The recent news that Brazil's economic growth has begun to slow may prompt an overdue debate in the country about how to fix its high-cost, commodity-dependent economy. Although programs such as Bolsa Família have helped reduce income inequality, Brazil must realize that it could afford that initiative only thanks to the period of rapid global growth that started in 2003, the same year the initiative began. Brazil can and must find a way to balance stability with expansion. But so long as Brazil relies on exports of oil, copper, iron ore, and other commodities, it will become increasingly vulnerable to violent swings in commodity prices and to the coming slowdown of China. So much of Brazil's consumer boom has been driven by income from commodity sales that the domestic market will not provide much of a cushion in the event of such a slowdown.

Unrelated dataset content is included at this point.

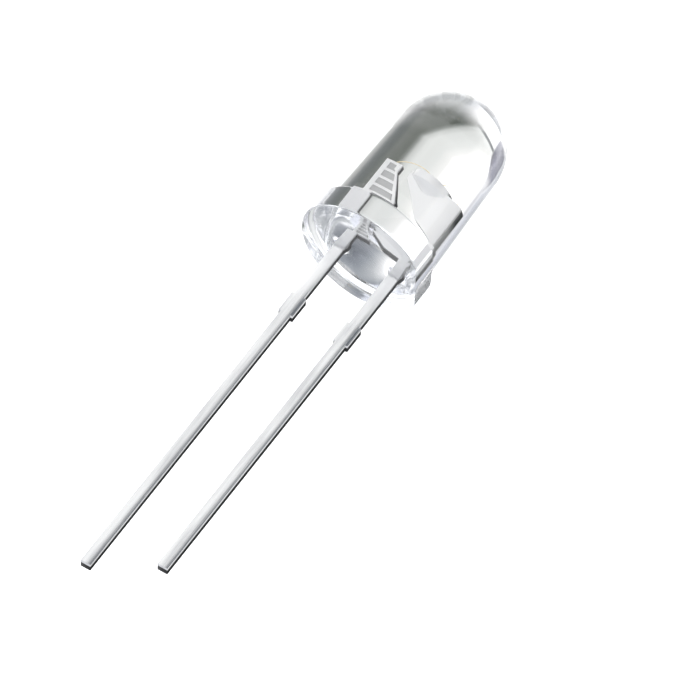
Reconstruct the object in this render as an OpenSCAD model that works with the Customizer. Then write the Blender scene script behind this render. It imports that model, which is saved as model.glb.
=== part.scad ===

Brazil must recognize that the era of easy growth in emerging markets and high commodity prices is ending. To avoid falling behind, Brasília needs to take risks and open up the economy. It can begin doing so by spending less on its welfare state, streamlining it by simplifying the tax code, broadening the tax base, and modernizing its inefficient pension and social security systems. It can then redirect that spending to education, research and development, and infrastructure projects. Brazil should also consider lowering its trade barriers to foster innovation in noncommodity industries. Despite its status as a major exporter, Brazil is one of the most protectionist economies in the world. This holds the trade share of its GDP to just 20 percent, the lowest among all the emerging-market countries. Ending that protectionism could bring competition to Brazilian factories, while also lowering the value of the real, creating the opportunity for a revival in manufacturing. For now, Brazil appears to be clinging to its hard-won stability. But if it fails to reform, its commodity-driven surge will soon begin to wash away.